Alcoa decided “to develop a more relevant peer group to inform compensation decisions for the CEO” last November, the company stated in its March 2014 proxy statement. The decision came 10 months after the Conference Board debate. Instead of consumer companies and tech juggernauts, the new reference group encompasses 19 materials and industrials companies such as Freeport-McMoRan Copper & Gold, Newmont Mining and U.S. Steel, nearly half of which (eight) consider Alcoa peers.
|SETTING THE BENCHMARKS|
|Under pressure to justify CEO pay, boards frequently compare the top executive’s compensation to a self-selected group of peers.* The leading benchmarks for Standard & Poor’s 1500 companies|
|CATEGORY||NUMBER OF COMPANIES|
|Competitor For Talent||583|
|Number of Employees||157|
|Source: Equilar||* 91% use one peer group, 8% use two peer groups|
The new group still doesn’t include direct competitors Aluminum Corporation of China or Shandong Nanshan Aluminum Co.; Australia’s Alumina Ltd.; India’s National Aluminium Co. Ltd.; Norway’s Norsk Hydro ASA or Russia’s United Co. Rusal, all of which are publicly traded. It’s an indication that while labor has become a global commodity, CEO pay remains something of a local proposition.

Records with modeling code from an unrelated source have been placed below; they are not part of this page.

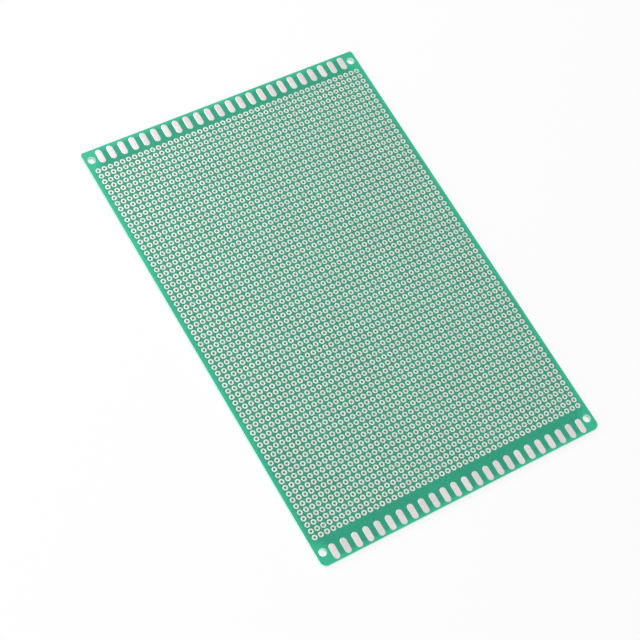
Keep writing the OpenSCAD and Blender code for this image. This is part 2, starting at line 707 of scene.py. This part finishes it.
class BOARD_OT_ring_pads(bpy.types.Operator):
    """Models one crowned ring pad, repeats it down a column and copies the column across"""

    bl_idname = "board.ring_pads"
    bl_label = "Ring pads"

    def execute(self, context):
        shape = context.scene.pad_shape
        low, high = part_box(PAD_COLUMNS[0])
        rim = (high.x - low.x) / 2
        hole = shape.hole_diameter / 2
        height = high.z - low.z
        rows = round((high.y - low.y - 2 * rim) / PITCH) + 1
        first = Vector(((low.x + high.x) / 2, high.y - rim, low.z))

        bpy.ops.object.select_all(action="DESELECT")
        bpy.ops.mesh.primitive_circle_add(
            vertices=RING_POINTS, radius=rim, fill_type="NOTHING", location=first
        )
        column = context.object
        bpy.ops.object.transform_apply(location=True, rotation=True, scale=True)
        bpy.ops.object.mode_set(mode="EDIT")
        bpy.ops.mesh.select_all(action="SELECT")
        loops = (
            (rim - SIDE_LEAN, RING_SIDE * height),
            (rim - shape.shoulder, RING_SHOULDER * height),
            (hole + CROWN_ROUND * shape.shoulder, height),
            (hole, RING_SIDE * height),
            (hole, 0),
        )
        radius, level = rim, 0
        for next_radius, next_level in loops:
            bpy.ops.mesh.extrude_edges_indiv()
            scale = next_radius / radius
            bpy.ops.transform.resize(value=(scale, scale, 1), center_override=first)
            bpy.ops.transform.translate(value=(0, 0, next_level - level))
            radius, level = next_radius, next_level
        bpy.ops.mesh.select_all(action="DESELECT")
        bpy.ops.object.mode_set(mode="OBJECT")
        # the two loops at the foot of the ring are joined by its flat underside
        for vertex in column.data.vertices:
            vertex.select = vertex.co.z < first.z + height / 10
        for edge in column.data.edges:
            edge.select = all(column.data.vertices[v].select for v in edge.vertices)
        bpy.ops.object.mode_set(mode="EDIT")
        bpy.ops.mesh.bridge_edge_loops()
        bpy.ops.mesh.select_all(action="SELECT")
        bpy.ops.mesh.normals_make_consistent(inside=False)
        bpy.ops.object.mode_set(mode="OBJECT")
        bpy.ops.object.shade_smooth_by_angle(angle=SMOOTH_ANGLE)

        bpy.ops.object.modifier_add(type="ARRAY")
        repeat = column.modifiers[-1]
        repeat.count = rows
        repeat.use_relative_offset = False
        repeat.use_constant_offset = True
        repeat.constant_offset_displace = (0, -PITCH, 0)
        bpy.ops.object.modifier_apply(modifier=repeat.name)

        spacing = Vector((PITCH, PITCH, 1))
        # its green is a painted reflection of the film
        colour = context.scene.board_finish.ring_green_reflection_colour
        put_on(column, solder_levelled_tin("ring", colour, first, spacing))
        columns = [column]
        for node in PAD_COLUMNS[1:]:
            only(column)
            bpy.ops.object.duplicate()
            low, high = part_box(node)
            bpy.ops.transform.translate(value=((low.x + high.x) / 2 - first.x, 0, 0))
            bpy.ops.object.transform_apply(location=True, rotation=True, scale=True)
            columns.append(context.object)
        for piece, node in zip(columns, PAD_COLUMNS):
            piece.name = node.replace("pad_column", "ring_pads")
            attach(piece, "root")
            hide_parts(node)
        return {"FINISHED"}


class BOARD_OT_end_pads(bpy.types.Operator):
    """Models one crowned oblong pad and repeats it along both short ends"""

    bl_idname = "board.end_pads"
    bl_label = "End pads"

    pad_pitch: bpy.props.FloatProperty(
        name="Pitch",
        description="Distance between the centres of neighbouring oblong pads",
        subtype="DISTANCE",
        unit="LENGTH",
        default=4.65 * MM,
    )
    pad_width: bpy.props.FloatProperty(
        name="Width",
        description="Width of an oblong pad",
        subtype="DISTANCE",
        unit="LENGTH",
        default=2.4 * MM,
    )

    def execute(self, context):
        shape = context.scene.pad_shape
        far, near = (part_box(node)[0] for node in END_PADS)
        centre = far + Vector((self.pad_width / 2, 0, 0))
        spacing = Vector((self.pad_pitch, far.y - near.y, 1))
        colour = context.scene.board_finish.solder_colour
        tin = solder_levelled_tin("oblong", colour, centre, spacing)
        for node in END_PADS:
            low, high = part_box(node)
            height = high.z - low.z
            length = high.y - low.y
            count = round((high.x - low.x - self.pad_width) / self.pad_pitch) + 1
            first = Vector((low.x + self.pad_width / 2, (low.y + high.y) / 2, low.z))

            bpy.ops.object.select_all(action="DESELECT")
            bpy.ops.mesh.primitive_plane_add(size=1, location=first)
            row = context.object
            row.scale = (self.pad_width, length, 1)
            bpy.ops.object.transform_apply(location=True, rotation=True, scale=True)
            bpy.ops.object.mode_set(mode="EDIT")
            bpy.ops.mesh.select_all(action="SELECT")
            bpy.ops.mesh.bevel(
                affect="VERTICES",
                offset=self.pad_width / 2,
                offset_type="OFFSET",
                segments=END_STEPS,
            )
            bpy.ops.mesh.select_all(action="SELECT")
            bpy.ops.mesh.remove_doubles(threshold=MERGE_REACH)
            side, *rises = (share * height for share in END_RISES)
            bpy.ops.mesh.extrude_region_move(TRANSFORM_OT_translate={"value": (0, 0, side)})
            for inset, rise in zip(END_INSETS, rises):
                bpy.ops.mesh.inset(thickness=inset * shape.shoulder, depth=rise)
            bpy.ops.mesh.select_all(action="SELECT")
            bpy.ops.mesh.region_to_loop()
            bpy.ops.mesh.edge_face_add()
            bpy.ops.mesh.select_all(action="SELECT")
            bpy.ops.mesh.normals_make_consistent(inside=False)
            bpy.ops.object.mode_set(mode="OBJECT")
            bpy.ops.object.shade_smooth_by_angle(angle=SMOOTH_ANGLE)

            bpy.ops.object.modifier_add(type="ARRAY")
            repeat = row.modifiers[-1]
            repeat.count = count
            repeat.use_relative_offset = False
            repeat.use_constant_offset = True
            repeat.constant_offset_displace = (self.pad_pitch, 0, 0)
            bpy.ops.object.modifier_apply(modifier=repeat.name)

            put_on(row, tin)
            row.name = "levelled_" + node
            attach(row, "root")
            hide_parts(node)
        return {"FINISHED"}


class BOARD_OT_stage(bpy.types.Operator):
    """Sets the floor, the lamps, the sky and the camera"""

    bl_idname = "board.stage"
    bl_label = "Stage"

    def execute(self, context):
        stage = context.scene.stage_settings
        bpy.ops.object.select_all(action="DESELECT")
        bpy.ops.mesh.primitive_plane_add(size=FLOOR_SIZE, location=(0, 0, -FLOOR_GAP))
        floor = context.object
        floor.name = "floor"
        put_on(floor, white_floor(stage.floor_colour))

        softboxes = (
            ("key_lamp", KEY_PLACE, KEY_SIZE, stage.key_power),
            ("fill_lamp", FILL_PLACE, FILL_SIZE, stage.fill_power),
        )
        for name, place, size, power in softboxes:
            bpy.ops.object.light_add(type="AREA", location=place)
            lamp = context.object
            lamp.name = name
            lamp.data.shape = "DISK"
            lamp.data.size = size
            lamp.data.energy = power
            lamp.rotation_euler = (-place).to_track_quat("-Z", "Y").to_euler()

        world = bpy.data.worlds.new("studio")
        context.scene.world = world
        world.use_nodes = True
        tree = world.node_tree
        tree.nodes.clear()
        lit = add_node(
            tree, "ShaderNodeBackground", {"Color": (1, 1, 1, 1), "Strength": stage.sky_strength}
        )
        shown = add_node(tree, "ShaderNodeBackground", {"Color": (1, 1, 1, 1), "Strength": 1})
        mixed = add_node(
            tree,
            "ShaderNodeMixShader",
            {0: seen_by_eye(tree), 1: lit.outputs[0], 2: shown.outputs[0]},
        )
        add_node(tree, "ShaderNodeOutputWorld", {"Surface": mixed.outputs[0]})

        bpy.ops.object.camera_add(
            location=CAMERA_PLACE, rotation=[math.radians(a) for a in CAMERA_TURN]
        )
        camera = context.object
        camera.data.lens = stage.camera_lens
        camera.data.sensor_width = 36
        camera.data.clip_start = 0.01
        context.scene.camera = camera
        context.scene.view_settings.view_transform = "Standard"
        return {"FINISHED"}


class BOARD_PT_panel(bpy.types.Panel):
    """Lists the board's settings and the buttons for its steps"""

    bl_idname = "BOARD_PT_panel"
    bl_label = "Prototyping board"
    bl_space_type = "VIEW_3D"
    bl_region_type = "UI"
    bl_category = "Board"

    def draw(self, context):
        for group in ("board_finish", "pad_shape", "stage_settings"):
            settings = getattr(context.scene, group)
            for name in settings.bl_rna.properties.keys():
                if name not in ("rna_type", "name"):
                    self.layout.prop(settings, name)
        for step in STEPS:
            self.layout.operator(step.bl_idname)


SETTINGS = {
    "board_finish": BoardFinish,
    "pad_shape": PadShape,
    "stage_settings": StageSettings,
}
STEPS = (
    BOARD_OT_laminate,
    BOARD_OT_solder_mask,
    BOARD_OT_ring_pads,
    BOARD_OT_end_pads,
    BOARD_OT_stage,
)
CLASSES = (*SETTINGS.values(), *STEPS, BOARD_PT_panel)


def register():
    for made in CLASSES:
        bpy.utils.register_class(made)
    for name, group in SETTINGS.items():
        setattr(bpy.types.Scene, name, bpy.props.PointerProperty(type=group))


def unregister():
    for name in SETTINGS:
        delattr(bpy.types.Scene, name)
    for made in reversed(CLASSES):
        bpy.utils.unregister_class(made)


def main():
    register()
    bpy.ops.board.laminate()
    bpy.ops.board.solder_mask()
    bpy.ops.board.ring_pads()
    bpy.ops.board.end_pads()
    bpy.ops.board.stage()


if __name__ == "__main__":
    main()
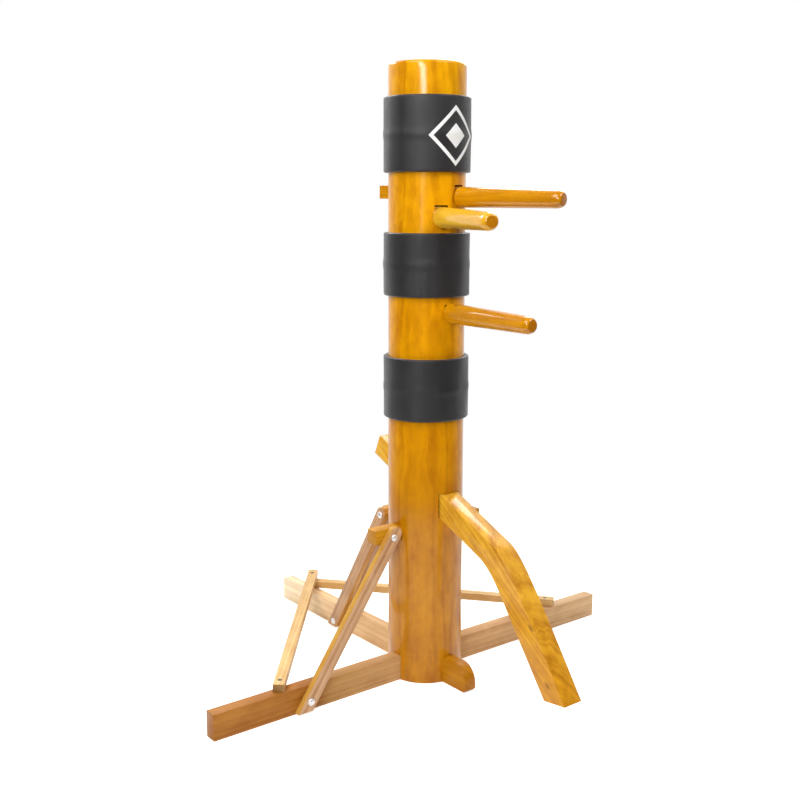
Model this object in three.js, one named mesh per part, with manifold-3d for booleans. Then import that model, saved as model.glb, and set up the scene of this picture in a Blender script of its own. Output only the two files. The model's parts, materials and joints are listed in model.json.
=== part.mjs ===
// Free-standing wooden training dummy: a round trunk in a cross base, three arms, a bent leg and three pads.
// Millimetres, +Z up. The origin is on the trunk's axis at floor level. The dummy faces -Y and the lateral
// beam lies along X, so "right" is +X and "left" is -X.

import * as THREE from 'three';
import { mergeVertices } from 'three/addons/utils/BufferGeometryUtils.js';
import Module from 'manifold-3d';

const wasm = await Module();
wasm.setup();

// ---------------------------------------------------------------- driving dimensions

const GAP = 0.3; // air between pieces that touch
const OVERSHOOT = 5; // how far a cutter stands past the face it opens

const TRUNK_RADIUS = 105;
const TRUNK_HEIGHT = 1700;
const TRUNK_EDGE_RADIUS = 9;
const TRUNK_SIDES = 64;

const BEAM_WIDTH = 38; // base beams, crossbar, rear bar and braces are sawn from one width
const BEAM_HEIGHT = 71;
const LATERAL_BEAM_REACH = 695;
const LONG_BEAM_REAR = 740;
const LONG_BEAM_FRONT = 200;
const NOSE_RADIUS = 50;
const NOSE_CHAMFER = 6; // along the lower edge of the nose

const BAR_HEIGHT = 41;
const BAR_BOTTOM = 410;
const CROSSBAR_REACH = 190;
const REAR_BAR_REACH = 180;

const BRACE_THICKNESS = 18;
const BRACE_CLEARANCE_BELOW = 5.5; // the foot of a brace stops this far above the floor
const BRACE_TOP_BOLT_Z = 428;
// A brace's bolts, by their distance out from the trunk's axis; topMargin runs from the upper bolt to the
// centre of the rounded end.
const SIDE_BRACE = { footOut: 416, footZ: 31, topOut: 139, topMargin: 12 };
const REAR_BRACE = { footOut: 414, footZ: 22, topOut: 165, topMargin: 6 };

const TIE_WIDTH = 30;
const TIE_THICKNESS = 22;
const TIE_LEFT_START = new THREE.Vector2(-499, -8); // middle of the end on the lateral beam
const TIE_RIGHT_START = new THREE.Vector2(521, -8);
const TIE_CROSSING = new THREE.Vector2(14, 611); // where the two bars cross over the long beam
const TIE_LEFT_PAST_CROSSING = 32;
const TIE_RIGHT_PAST_CROSSING = 12;
const TIE_SCREW_MARGIN = 27;
// The left tie bar climbs over the right one where they cross.
const TIE_LEFT_RUN = TIE_LEFT_START.distanceTo(TIE_CROSSING);
const TIE_LEFT_CLIMB = Math.atan((TIE_THICKNESS + 2 * GAP) / (TIE_LEFT_RUN - TIE_WIDTH));

const BOLT = { radius: 4, headRadius: 10.5, headHeight: 5, hole: 4.3, pastNut: 4 };
const WASHER = { radius: 8.5, thickness: 1.6 };
const NUT = { acrossFlats: 13, height: 6.5 };
const SCREW = { radius: 3, headRadius: 6, headHeight: 3.4, rim: 0.4, hole: 3.3 };

const ARM_BASE_RADIUS = 27.5;
const ARM_TIP_RADIUS = 23;
const ARM_TIP_ROUNDING = { along: 24, across: 10 }; // the tip is rounded off along a quarter of an ellipse
const ARM_TAIL = 150; // from the trunk's axis to the tail's end
const ARM_TENON = 36;
const ARM_SHOULDER_ROUNDING = 4.5;
const ARM_DROOP = THREE.MathUtils.degToRad(1.05); // a loose tenon lets each arm hang slightly tip down
const ARM_SIDE_PLAY = 0.8;
const ARM_SPREAD = THREE.MathUtils.degToRad(16.3);
const ARM_TWIST = THREE.MathUtils.degToRad(-1.4); // all three mortises are turned a little to the left
const UPPER_TENON_RAISE = ARM_BASE_RADIUS - ARM_TENON / 2; // upper tenons are flush with the top of the round
const UPPER = { reach: 421, raise: UPPER_TENON_RAISE };
const ARMS = [
  { name: 'arm_upper_right', height: 1351.9, turn: ARM_TWIST + ARM_SPREAD, ...UPPER },
  { name: 'arm_upper_left', height: 1299.1, turn: ARM_TWIST - ARM_SPREAD, ...UPPER },
  { name: 'arm_middle', height: 1045.3, turn: ARM_TWIST, reach: 425, raise: 0 },
];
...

“Executive compensation is a very puzzling and confusing and baffling subject for most investors,” says management consultant Michael Levin, who writes The Activist Investor blog. “Every time we think we have a way to understand it better, it gets worse. At some subconscious level, all the pay consultants, not just Ira Kay, are doing this not just to reward people — but to make it more opaque.”